> Direction:
Repeat each record below exactly as given.
━━ Given records ━━
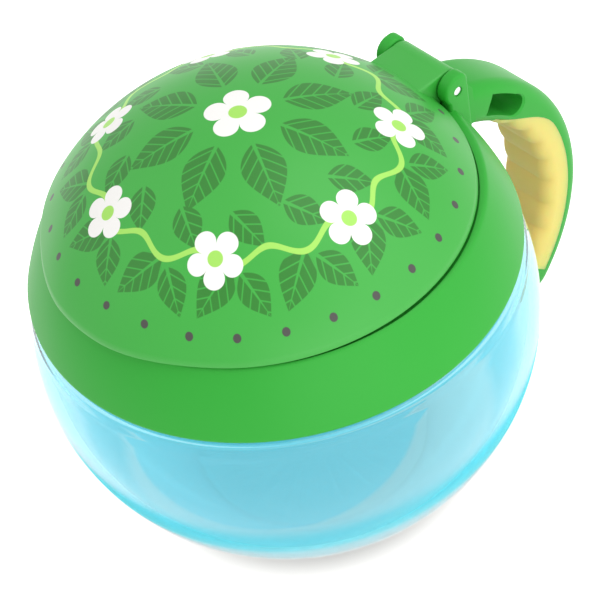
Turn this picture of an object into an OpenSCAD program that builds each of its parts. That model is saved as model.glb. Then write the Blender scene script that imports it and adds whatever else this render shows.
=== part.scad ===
// Toddler snack container: round bowl, screw-on collar with a C-shaped handle,
// soft insert with six flaps, and a domed lid on a pinned hinge.
// Millimetres. Origin: centre of the bowl's base. +Z up, thumb lip towards -Y,
// hinge and handle towards +Y.

/* [Bowl] */
// Widest diameter of the bowl
bowl_d = 94; // [88:0.5:104]
// Height of the shoulder that carries the collar
bowl_h = 53.5; // [49:0.5:60]
// Height of the widest place
belly_z = 38.9; // [35:0.1:42]
// Radius of the side curve in section
side_arc = 44.9; // [43:0.1:52]
// Wall thickness
wall = 2.2; // [1.6:0.1:3]
// Floor thickness
floor_t = 2.4; // [1.6:0.1:4]
// Height of the neck above the shoulder
neck_h = 8.9; // [7.5:0.1:11]
// Set-back of the neck from the shoulder's edge
neck_inset = 6.2; // [5.2:0.1:7.5]

/* [Thread] */
// Starts around the neck
starts = 3; // [2:1:4]
// Distance from one ridge to the next, measured upwards
pitch = 4; // [3.6:0.1:5]
// Height of a ridge at its root
ridge_h = 1.5; // [1:0.1:1.8]
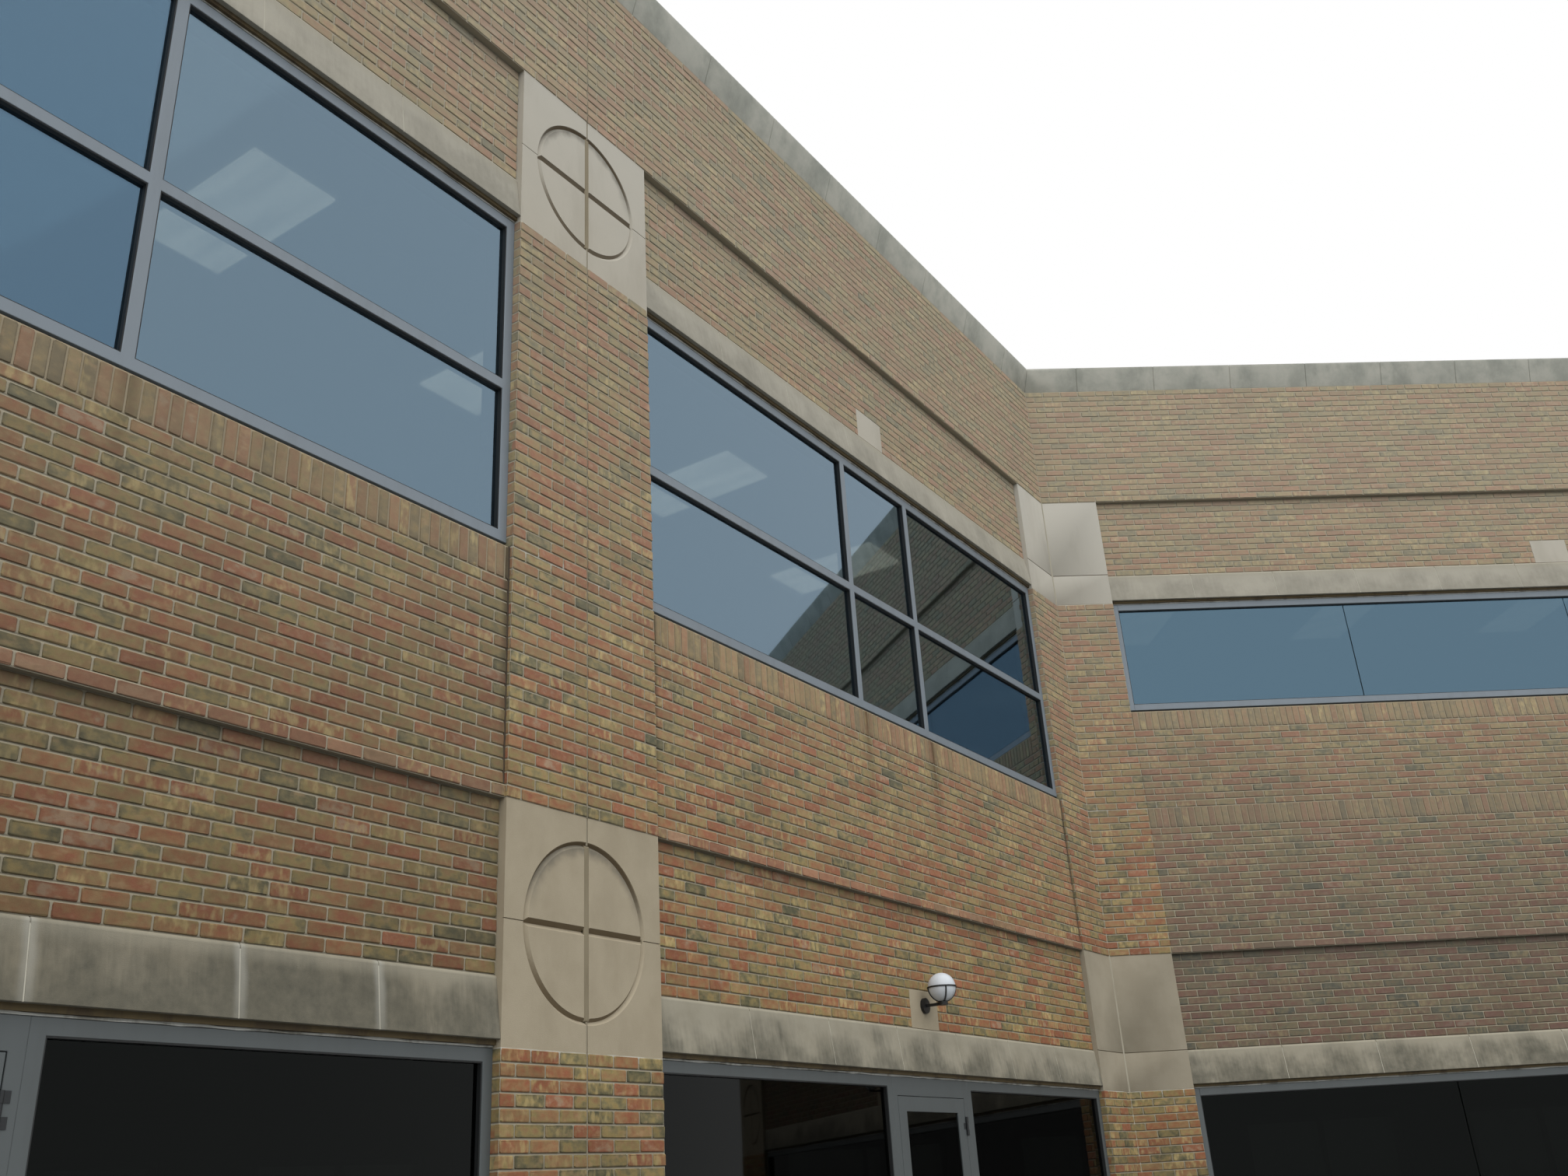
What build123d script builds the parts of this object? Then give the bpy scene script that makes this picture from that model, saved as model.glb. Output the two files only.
━━━
> The solution:
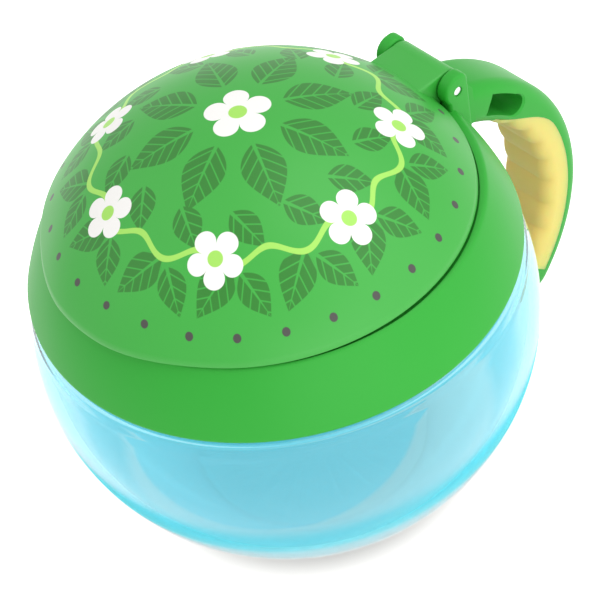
Turn this picture of an object into an OpenSCAD program that builds each of its parts. That model is saved as model.glb. Then write the Blender scene script that imports it and adds whatever else this render shows.
=== part.scad ===
// Toddler snack container: round bowl, screw-on collar with a C-shaped handle,
// soft insert with six flaps, and a domed lid on a pinned hinge.
// Millimetres. Origin: centre of the bowl's base. +Z up, thumb lip towards -Y,
// hinge and handle towards +Y.

/* [Bowl] */
// Widest diameter of the bowl
bowl_d = 94; // [88:0.5:104]
// Height of the shoulder that carries the collar
bowl_h = 53.5; // [49:0.5:60]
// Height of the widest place
belly_z = 38.9; // [35:0.1:42]
// Radius of the side curve in section
side_arc = 44.9; // [43:0.1:52]
// Wall thickness
wall = 2.2; // [1.6:0.1:3]
// Floor thickness
floor_t = 2.4; // [1.6:0.1:4]
// Height of the neck above the shoulder
neck_h = 8.9; // [7.5:0.1:11]
// Set-back of the neck from the shoulder's edge
neck_inset = 6.2; // [5.2:0.1:7.5]

/* [Thread] */
// Starts around the neck
starts = 3; // [2:1:4]
// Distance from one ridge to the next, measured upwards
pitch = 4; // [3.6:0.1:5]
// Height of a ridge at its root
ridge_h = 1.5; // [1:0.1:1.8]
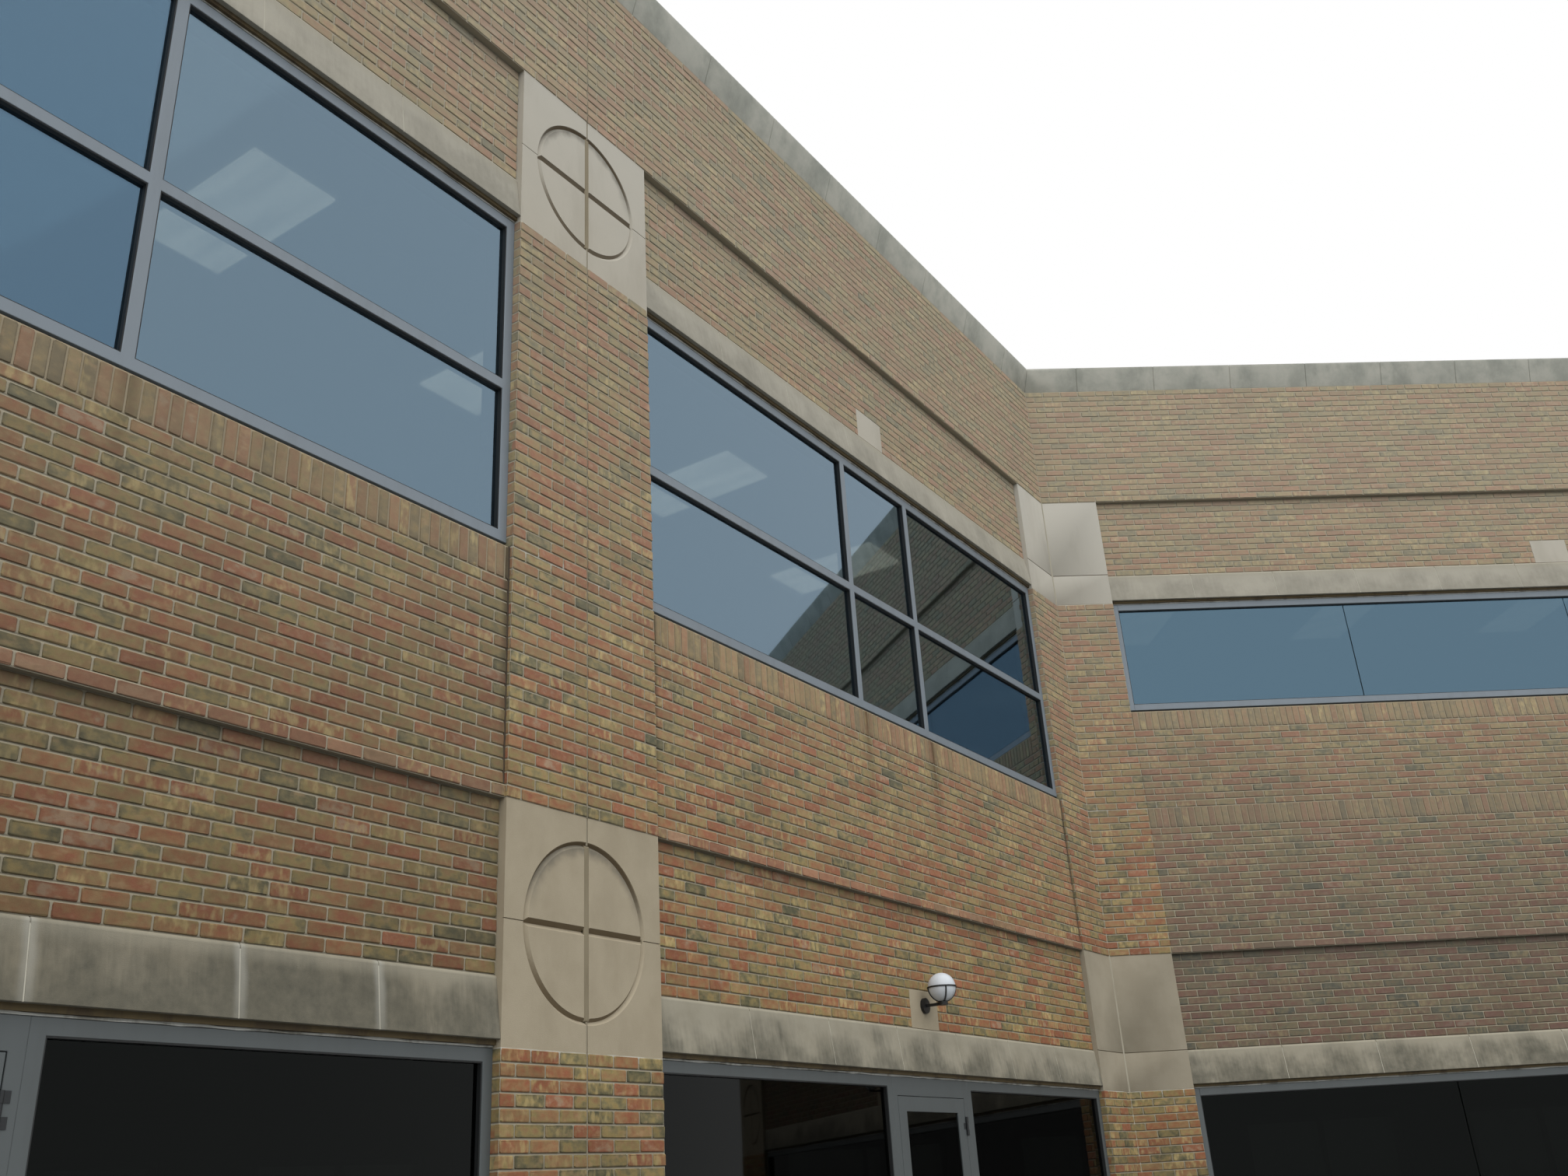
What build123d script builds the parts of this object? Then give the bpy scene script that makes this picture from that model, saved as model.glb. Output the two files only.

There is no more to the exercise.